La notizia arriva con il linguaggio algido della burocrazia cinese: il ministro degli Esteri Qin Gang è stato sollevato dal suo incarico e sostituito dal predecessore Wang Yi.
Una mossa decisamente inaspettata, ma che forse dà senso alla misteriosa scomparsa di Qin dalle scene pubbliche da almeno un mese. L’ultima apparizione mediatica del diplomatico 57enne – fedelissimo del presidente Xi Jinping ed ex ambasciatore a Washington – risale infatti allo scorso 25 giugno, in occasione di un incontro a Pechino con alti funzionari dello Sri Lanka, del Vietnam e della Russia.

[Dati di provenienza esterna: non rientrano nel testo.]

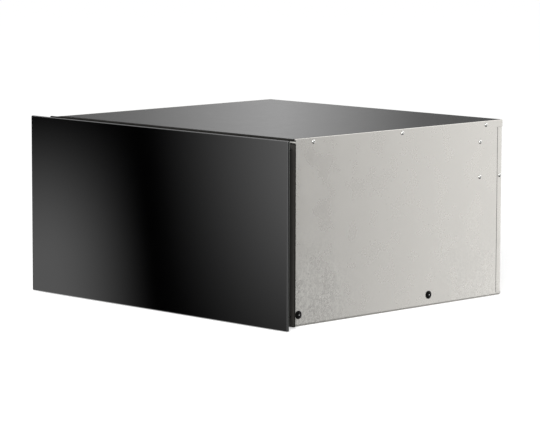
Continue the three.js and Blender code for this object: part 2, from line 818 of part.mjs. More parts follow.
function linerSupport() {
  const half = linerHalf - fixedGap;
  const front = linerFront + fixedGap;
  const back = linerBack - fixedGap;
  const windowHalf = half - hotplateWindowInset;
  const plate = block(-half, half, front, back, supportBottom, supportTop);
  const window = block(-windowHalf, windowHalf, front + hotplateWindowInset, back - hotplateWindowInset,
    supportBottom - overrun, supportTop + overrun);
  return cut(plate, [window]);
}

// Side to side runs joined by half-round bends.
function serpentine(runs, pitch, span, centreY, z) {
  const bendSteps = 8;
  const points = [];
  for (let run = 0; run < runs; run += 1) {
    const y = centreY + (run - (runs - 1) / 2) * pitch;
    const direction = run % 2 === 0 ? 1 : -1;
    points.push(new THREE.Vector3(-direction * span / 2, y, z));
    points.push(new THREE.Vector3(direction * span / 2, y, z));
    if (run < runs - 1) {
      for (let i = 1; i < bendSteps; i += 1) {
        const angle = -Math.PI / 2 + Math.PI * i / bendSteps;
        points.push(new THREE.Vector3(
          direction * (span / 2 + (pitch / 2) * Math.cos(angle)),
          y + (pitch / 2) * (1 + Math.sin(angle)),
          z));
      }
    }
  }
  return points;
}

// A plate as wide and deep as the inside of the liner, less a gap all round.
function linerPlate(gap, z0, z1) {
  const half = linerHalf - gap;
  return block(-half, half, linerFront + gap, linerBack - gap, z0, z1);
}

// A wall of the liner across the drawer, with its front face at y.
function linerCrossWall(y) {
  return block(-betweenRims, betweenRims, y, y + linerSheet, supportBottom, linerHigh);
}

function linerSideWall(side) {
  return block(side * linerHalf, side * betweenRims, linerFront, linerBack, supportBottom, linerHigh);
}

function baseHeater() {
  const middleY = (linerFront + linerBack) / 2;
  const points = serpentine(baseHeaterRuns, baseHeaterPitch, baseHeaterSpan, middleY, heaterAxisZ);
  return tube(points, baseHeaterTube, 8);
}

const linerHigh = drawerTop - sheet - fixedGap;
const floorPlate = block(-betweenSides, betweenSides, drawerFront, drawerBack,
  drawerBottom, drawerBottom + sheet);

addPiece(drawer, 'drawer_floor', floorPlate, galvanised);
addPiece(drawer, 'drawer_back', drawerBackPanel(), galvanised);
for (const [name, side] of bothSides) {
  addPiece(drawer, `drawer_side_${name}`, drawerSide(side), stainless);
  addPiece(drawer, `liner_${name}`, linerSideWall(side), stainless);
}
addPiece(drawer, 'liner_front', linerCrossWall(linerFront - fixedGap - linerSheet), stainless);
addPiece(drawer, 'liner_back',
  cut(linerCrossWall(linerBack + fixedGap), airSlots(linerBack + fixedGap)), stainless);
addPiece(drawer, 'hotplate_support', linerSupport(), stainless);
addPiece(drawer, 'glass_hotplate', linerPlate(fixedGap, hotplateBottom, hotplateTop), hotplateGlass);
addPiece(drawer, 'base_heater', baseHeater(), heaterSteel);
addPiece(drawer, 'heat_reflector',
  linerPlate(0, reflectorBottom, reflectorBottom + reflectorSheet), stainless);
addPiece(drawer, 'base_insulation',
  linerPlate(0, insulationBottom, insulationBottom + insulationHeight), insulationWool);

// ---------------------------------------------------------------- control ledge

const ledgeTop = drawerTop;
const ledgeUnder = drawerTop - sheet;
const ledgeBack = linerFront - 2 * fixedGap - linerSheet;
const switchTop = ledgeUnder - fixedGap;
const lensX = knobX - lensSpacing;

function controlLedge() {
  const plate = block(-betweenRims, betweenRims, drawerFront, ledgeBack, ledgeUnder, ledgeTop);
  const below = ledgeUnder - overrun;
  const above = ledgeTop + overrun;
  const shaftHole = rodZ(knobX, ledgeY, below, above, knobShaftRadius + screwFit, 20);
  const lensHole = rodZ(lensX, ledgeY, below, above, lensRadius + fixedGap, 20);
  return cut(plate, [shaftHole, lensHole]);
}

function selectorSwitch() {
  const half = switchSize / 2;
  const body = block(knobX - half, knobX + half, ledgeY - half, ledgeY + half,
    switchTop - switchHeight, switchTop);
  const bore = rodZ(knobX, ledgeY, switchTop - switchHeight / 2, switchTop + overrun,
    knobShaftRadius + knobRunningGap, 20);
  return cut(body, [bore]);
}

const shaftBottom = switchTop - switchHeight / 2 + knobRunningGap;
const knobBottom = ledgeTop + knobRunningGap;
const shaftTop = knobBottom + knobHeight / 2;

function controlKnob() {
  const ribs = Array.from({ length: knobRibs * 2 }, (_, i) => {
    const angle = (i / (knobRibs * 2)) * 2 * Math.PI;
    const radius = knobRadius - (i % 2 ? knobRibDepth : 0);
    return [knobX + radius * Math.cos(angle), ledgeY + radius * Math.sin(angle)];
  });
  const body = prismZ(ribs, knobBottom, knobBottom + knobHeight);
  const bore = rodZ(knobX, ledgeY, knobBottom - overrun, shaftTop + fixedGap,
    knobShaftRadius + fixedGap, 20);
  const knobTop = knobBottom + knobHeight;
  const mark = block(knobX - knobMark / 2, knobX + knobMark / 2, ledgeY - knobRadius - overrun,
    ledgeY - knobRadius / 2, knobTop - knobMark, knobTop + overrun);
  return cut(body, [bore, mark]);
}

function indicatorLens() {
  const profile = [
    [0, ledgeUnder - lensDepth],
    [lensRadius, ledgeUnder - lensDepth],
    ...domeProfile(lensRadius, ledgeTop, lensRise),
  ];
  return turned(profile, 20).translate(lensX, ledgeY, 0);
}

addPiece(drawer, 'control_ledge', controlLedge(), stainless);
addPiece(drawer, 'selector_switch', selectorSwitch(), whitePlastic);
addPiece(drawer, 'indicator_lens', indicatorLens(), amberLens);
addPiece(knob, 'control_knob', controlKnob(), blackPlastic);
addPiece(knob, 'knob_shaft',
  rodZ(knobX, ledgeY, shaftBottom, shaftTop, knobShaftRadius, 20), zincSteel);

// ---------------------------------------------------------------- air chamber

function airBaffle() {
  const high = casingHeight - sheet - fixedGap;
  const half = insideFace - sheet - fixedGap;
  const outline = [
    [-half, baffleBottom],
    [half, baffleBottom],
    [half, high - foldRadius],
    [half - foldRadius, high],
    [-half + foldRadius, high],
    [-half, high - foldRadius],
  ];
  const plate = prismY(outline, baffleFront, baffleBack);
  const flangeTop = casingHeight - baffleFlangeDrop;
  const flangeLow = flangeTop - baffleFlangeHeight;
  const flangeFront = baffleFront - baffleFlange;
  const flanges = sideSigns.map((side) => (
    block(side * (half - sheet), side * insideFace, flangeFront, baffleBack, flangeLow, flangeTop)));
  const folds = sideSigns.map((side) => (
    block(side * (half - sheet - overrun), side * (insideFace - sheet), flangeFront - overrun,
      baffleFront, flangeLow - overrun, flangeTop + overrun)));
  const intakeUp = fanRadius / 2;
  const intake = slotCutters(0, intakeCount, intakePitch, airSlotWidth, baffleBack,
    fanHeight - intakeUp, fanHeight + intakeUp);
  const outlets = sideSigns.flatMap((side) => (
    slotCutters(side * outletCentre, outletCount, airSlotPitch, airSlotWidth, baffleBack,
      airSlotLow, airSlotHigh)));
  return cut(joined(plate, ...flanges), [...folds, ...intake, ...outlets]);
}

function fanWheel() {
  const disc = rodY(0, fanBack - fanDisc, fanBack, fanHeight, fanRadius, 36);
  const hub = rodY(0, fanFront, fanBack, fanHeight, fanHubRadius, 20);
  const blades = Array.from({ length: fanBlades }, (_, i) => {
    const blade = block(-fanBladeWall / 2, fanBladeWall / 2, fanFront, fanBack - fanDisc / 2,
      fanHubRadius - fanBladeWall, fanRadius - fanBladeWall);
    return blade.rotateY((i / fanBlades) * 2 * Math.PI).translate(0, 0, fanHeight);
  });
  const bore = rodY(0, fanFront - overrun, fanBack + overrun, fanHeight,
    motorShaftRadius + fixedGap, 16);
  return cut(joined(disc, hub, ...blades), [bore]);
}

function fanMotor() {
  const can = rodY(0, motorFront, motorBack, fanHeight, motorRadius, 28);
  const bossFront = motorFront - motorBearing;
  const boss = rodY(0, bossFront, motorFront + sheet, fanHeight, motorBossRadius, 20);
  const bore = rodY(0, bossFront - overrun, motorBack - motorFloor, fanHeight,
    motorShaftRadius + motorFit, 16);
  return cut(joined(can, boss), [bore]);
}

function motorBracket() {
  const back = rearInner - fixedGap;
  return block(-motorBracketWidth / 2, motorBracketWidth / 2, back - sheet, back,
    fanHeight - motorBracketHeight / 2, fanHeight + motorBracketHeight / 2);
}

// An open ring round the fan wheel.
function ringHeater() {
  const y = baffleBack + ringHeaterSetback;
  const foot = -90;
  const ring = arc(0, fanHeight, ringHeaterRadius, foot + ringHeaterOpening / 2,
    foot + 360 - ringHeaterOpening / 2, 32);
  return tube(ring.map(([x, z]) => new THREE.Vector3(x, y, z)), ringHeaterTube, 8);
}

function controlBoard() {
  const wall = rearInner - fixedGap;
  const back = wall - boardStandoff;
  const front = back - boardThickness;
  const half = boardWidth / 2;
  const board = block(boardX - half, boardX + half, front, back, boardLow, boardLow + boardHeight);
  const inside = (front + back) / 2;
  const relays = Array.from({ length: relayCount }, (_, i) => {
    const x = boardX + (i - (relayCount - 1) / 2) * relayPitch;
    const low = boardLow + relayLow;
    return block(x - relaySize / 2, x + relaySize / 2, front - relayDepth, inside, low, low + relaySize);
  });
  const posts = sideSigns.map((side) => (
    rodY(boardX + side * (half - boardPostInset), inside, wall, boardLow + boardPostInset,
      boardPostRadius, 12)));
  return joined(board, ...relays, ...posts);
}

function mainsInlet() {
  // A block around the inlet's axis, larger than the inlet's body by margin on each edge.
  const aroundAxis = (margin, y0, y1) => {
    const half = inletWidth / 2 + margin;
    const up = inletHeight / 2 + margin;
    return block(inletX - half, inletX + half, y0, y1, inletZ - up, inletZ + up);
  };
  const inner = rearFace - inletDepth;
  const outer = rearFace + inletFlangeThickness;
  const body = aroundAxis(0, inner, outer);
  const flange = aroundAxis(inletFlangeLip, rearFace + fixedGap, outer);
  const socket = aroundAxis(-inletWall, inner + inletWall, outer + overrun);
  const pinPlaces = [[-inletPinSpread, -inletPinDrop], [0, inletPinDrop], [inletPinSpread, -inletPinDrop]];
  const pins = pinPlaces.map(([dx, dz]) => {
    const x = inletX + dx;
    const z = inletZ + dz;
    return block(x - inletPinHalf, x + inletPinHalf, inner + inletWall / 2, rearFace - inletPinSetback,
      z - 2 * inletPinHalf, z + 2 * inletPinHalf);
  });
  return joined(cut(joined(body, flange), [socket]), ...pins);
}

function terminalBox() {
  const back = rearFace - inletDepth - fixedGap;
  const low = sheet + fixedGap;
  return block(inletX - terminalWidth / 2, inletX + terminalWidth / 2, back - terminalDepth, back,
    low, low + terminalHeight);
}

function thermostat() {
  const front = baffleBack + fixedGap;
  return rodY(thermostatX, front, front + thermostatDepth, thermostatZ, thermostatRadius, 20);
}

function fanShaft() {
  const end = motorBack - motorFloor - 2 * motorFit;
  return rodY(0, fanFront, end, fanHeight, motorShaftRadius, 16);
}

addPiece(casing, 'air_baffle', airBaffle(), galvanised);
addPiece(casing, 'ring_heater', ringHeater(), heaterSteel);
addPiece(casing, 'fan_motor', fanMotor(), blackPlastic);
addPiece(casing, 'motor_bracket', motorBracket(), zincSteel);
addPiece(casing, 'thermostat', thermostat(), whitePlastic);
addPiece(casing, 'control_board', controlBoard(), boardGreen);
addPiece(casing, 'mains_inlet', mainsInlet(), blackPlastic);
addPiece(casing, 'terminal_box', terminalBox(), whitePlastic);
addPiece(fan, 'fan_wheel', fanWheel(), zincSteel);
addPiece(fan, 'fan_shaft', fanShaft(), zincSteel);

// ---------------------------------------------------------------- push latch

const plungerEnd = plungerTip + plungerLength;

function latchHousing() {
  const low = sheet + fixedGap;
  const body = block(-latchWidth / 2, latchWidth / 2, latchFront, latchFront + latchLength,
    low, low + latchHeight);
  const bore = rodY(0, latchFront - overrun, plungerEnd + plungerTravel + plungerFit, latchAxis,
    plungerRadius + plungerFit, 20);
  return cut(body, [bore]);
}

function latchStriker() {
  const front = drawerBack + fixedGap;
  return block(-strikerWidth / 2, strikerWidth / 2, front, front + strikerThickness,
    latchAxis - strikerHeight / 2, latchAxis + strikerHeight / 2);
}

addPiece(casing, 'latch_housing', latchHousing(), blackPlastic);
addPiece(latch, 'latch_plunger',
  rodY(0, plungerTip, plungerEnd, latchAxis, plungerRadius, 20), whitePlastic);
addPiece(drawer, 'latch_striker', latchStriker(), blackRubber);

// ---------------------------------------------------------------- whole object

const warmingDrawer = new THREE.Group();
drawer.add(knob);
casing.add(drawer, middleRunnerLeft, middleRunnerRight, fan, latch);
warmingDrawer.add(casing);

export default warmingDrawer;
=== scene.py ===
"""The looks of a built-in warming drawer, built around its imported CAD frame.

Metres, with +Z up and the drawer's front towards -Y.
"""

import math

import bmesh
import bpy
from mathutils import Matrix, Vector


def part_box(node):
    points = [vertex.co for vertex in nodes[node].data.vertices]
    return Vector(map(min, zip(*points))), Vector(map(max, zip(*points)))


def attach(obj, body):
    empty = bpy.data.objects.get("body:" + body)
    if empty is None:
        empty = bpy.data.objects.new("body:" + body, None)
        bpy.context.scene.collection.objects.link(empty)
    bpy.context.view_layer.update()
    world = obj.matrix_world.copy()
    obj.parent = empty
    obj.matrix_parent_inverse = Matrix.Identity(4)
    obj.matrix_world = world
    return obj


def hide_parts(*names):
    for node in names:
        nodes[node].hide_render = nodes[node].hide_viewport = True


MM = 0.001

# ------------------------------------------------------------------ frame and places read from it

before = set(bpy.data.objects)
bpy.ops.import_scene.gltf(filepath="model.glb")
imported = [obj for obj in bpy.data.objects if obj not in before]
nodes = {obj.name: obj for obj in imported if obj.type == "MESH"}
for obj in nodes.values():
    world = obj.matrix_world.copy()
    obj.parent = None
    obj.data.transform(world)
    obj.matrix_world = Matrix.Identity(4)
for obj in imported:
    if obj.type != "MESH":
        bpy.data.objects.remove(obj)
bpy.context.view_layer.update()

glass_low, glass_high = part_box("glass_front")
rear_low, rear_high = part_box("rear_panel")
baffle_low, baffle_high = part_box("air_baffle")
frame_low, frame_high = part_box("front_frame")

SIDE_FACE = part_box("side_panel_right")[1].x     # outside of the side panels
SIDES = (("left", -1), ("right", 1))


def middle(node):
    """The middle of a CAD node's box."""
    low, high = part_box(node)
    return (low + high) / 2


# ------------------------------------------------------------------ node helpers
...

Secondo i media statali, la decisione di rimuovere Qin dopo meno di 7 mesi dalla nomina (avvenuta a fine dicembre) è stata votata martedì dal Comitato permanente dell’Assemblea nazionale del popolo. Consesso che, peraltro, si riunisce tipicamente alla fine del mese – ma che evidentemente in questo caso ha ritenuto opportuno fare un’eccezione. La rimozione è stata infine messa nero su bianco da un ordine presidenziale di Xi, come riferito dall’agenzia di stampa Xinhua.
Nella prima metà di luglio Qin era stato costretto a rimandare un incontro con il capo della politica estera dell’Unione Europea, Josep Borrell. Qualche giorno dopo, aveva disertato un altro vertice diplomatico in Indonesia. Il ministero degli Esteri aveva cercato di giustificare l’assenza di Qin adducendo generici “motivi di salute”. La mancanza di informazioni dettagliate ha però inevitabilmente alimentato un vortice di speculazioni, spingendo molti a supporre che l’alto diplomatico potesse essere stato punito per motivi politici o per una chiacchierata relazione extraconiugale con una nota presentatrice televisiva.

Ambasciatore a Washington dal luglio 2021 al gennaio 2023, Qin si è guadagnato in pochi mesi la reputazione di falco di politica estera nonché di esponente a pieno titolo della wolf warrior diplomacy – termine mutuato dal cinema che indica quella schiera di feluche cinesi che hanno deciso di rompere con il loro tradizionale basso profilo sposando invece una più decisa assertività tendente alla sciovinismo ‘urlato’.
In precedenza, aveva ricoperto rispettivamente il ruolo di portavoce e addetto al protocollo del ministero del ministero degli Esteri, posizioni che gli avevano consentito di pianificare le missioni internazionali di Xi e di stringere un solido rapporto proprio con il lider maximo cinese. Verosimilmente proprio in virtù di tale rapporto lo scorso dicembre era stato scelto come uno dei più giovani ministro degli Esteri nella storia della Cina popolare. Prima, ça va sans dire, della clamorosa inversione a U decisa nelle stanze dei bottoni di Zhongnanhai.
Beninteso, non è certo la prima volta che alti funzionari cinesi scompaiono per lunghi periodi di tempo: il più delle volte essi infatti riappaiono mesi dopo – ma quasi sempre con procedimenti penali a carico.

A prendere il posto di Qin sarà il 69enne Wang Yi, che ha già ricoperto la carica di ministro degli Esteri dal 2013 al 2022, e che da dicembre è il capo della diplomazia del Partito comunista cinese. Di fatto, comunque, da un paio di mesi a questa parte è rimasto lui il massimo responsabile della politica estera di Pechino, supplendo alla mancanza di Qin.
Lo dimostra la circostanza che sia stato proprio Wang l’interlocutore dei tanti funzionari statunitensi succedutisi a Pechino negli ultimi due mesi (in ordine: il segretario di Stato Antony Blinken, la segretaria al Tesoro Janet Yellen, e l’inviato speciale per il clima John Kerry – oltre al decano dei diplomatici USA Henry Kissinger).
Non è ancora chiaro se e quanto l’uscita di scena di Qin influirà sulle relazioni tra le due maggiori economie del mondo, che nelle ultime settimane hanno ripreso timidamente a dialogare nonostante i dissidi su Mar Cinese Meridionale, futuro di Taiwan, commercio, diritti umani e guerra in Ucraina.
Ma opaco rimane anche il futuro politico di Qin, che potrebbe a questo punto perdere anche la carica di consigliere di Stato nell’esecutivo di Pechino.